= Georgia Bullock Lloyd =

American fashion designer

Georgia Bullock Lloyd (born Mildred Georgia Bullock; August 6, 1918 – June 7, 1991) was an American fashion designer.

== Early life and education ==
Mildred Georgia Bullock was born in Whittier, California on August 6, 1918. She found her flair for fashion design at an early age when she would make clothes for her dolls that matched the latest trends and styles. She later developed that flair when, while attending USC, she worked as a floor model and sales associate at a large department store in Los Angeles in the mid-1930s. After graduating from college, she began working at Bullock's Willshire as a floor model. The names were purely coincidental, as she had no relation to the store-owners. After that she was hired by a milliner, or a hat designer for women, and then an established fashion designer.

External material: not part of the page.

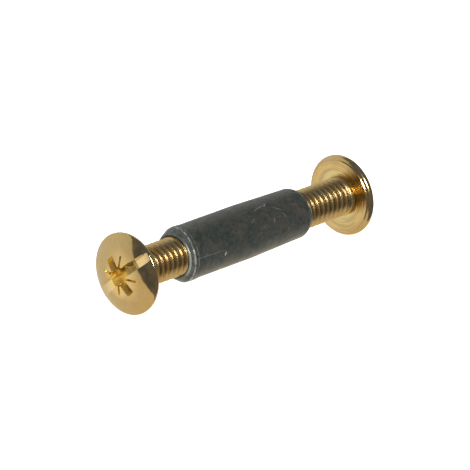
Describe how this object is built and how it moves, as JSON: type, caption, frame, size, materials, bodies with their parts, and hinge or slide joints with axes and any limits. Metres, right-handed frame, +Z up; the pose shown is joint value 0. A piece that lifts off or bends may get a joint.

Realizing this was something she wanted to pursue even further, Georgia then studied at Frank Wiggins Trade School in Los Angeles. All of her work in stores and with customers helped prepare her for her career in fashion.

== Career in fashion ==
In 1941, she and her partner, Dorothy Phillips, and $50, created a company based on Georgia's one idea for a black dress. This business lasted two years and by 1943, she was doing business by herself. She was only 25 years old. At first she started off doing all the work in a small factory but then, over the years, she began selling her clothes nationally and was being quoted in national newspapers. While designing she always kept in mind the different shapes and sizes of her customers, trying to make clothes that would flatter all of them, backing up her fashion philosophy. Her designs have been described as having "high style with simple elegance".

In the early 1950s, she had a factory in Hollywood, working on her own clothing line as well as taking up a job in Kansas City for the well known clothing company "Nellie Don" in 1953, all while working from Los Angeles. At first her style was suave and sophisticated, but then she slowly tried to widen the horizon and appeal to other crowds by doing a line of sportswear that seemed elegant and presenting her fashion shows on tennis courts and large estates to draw in the country club crowd.
Huge department stores such as Saks, I. Magnin's, and Bullock's Willshire, all sold her clothing. They were also seen on the Danny Thomas television show Make Room for Daddy.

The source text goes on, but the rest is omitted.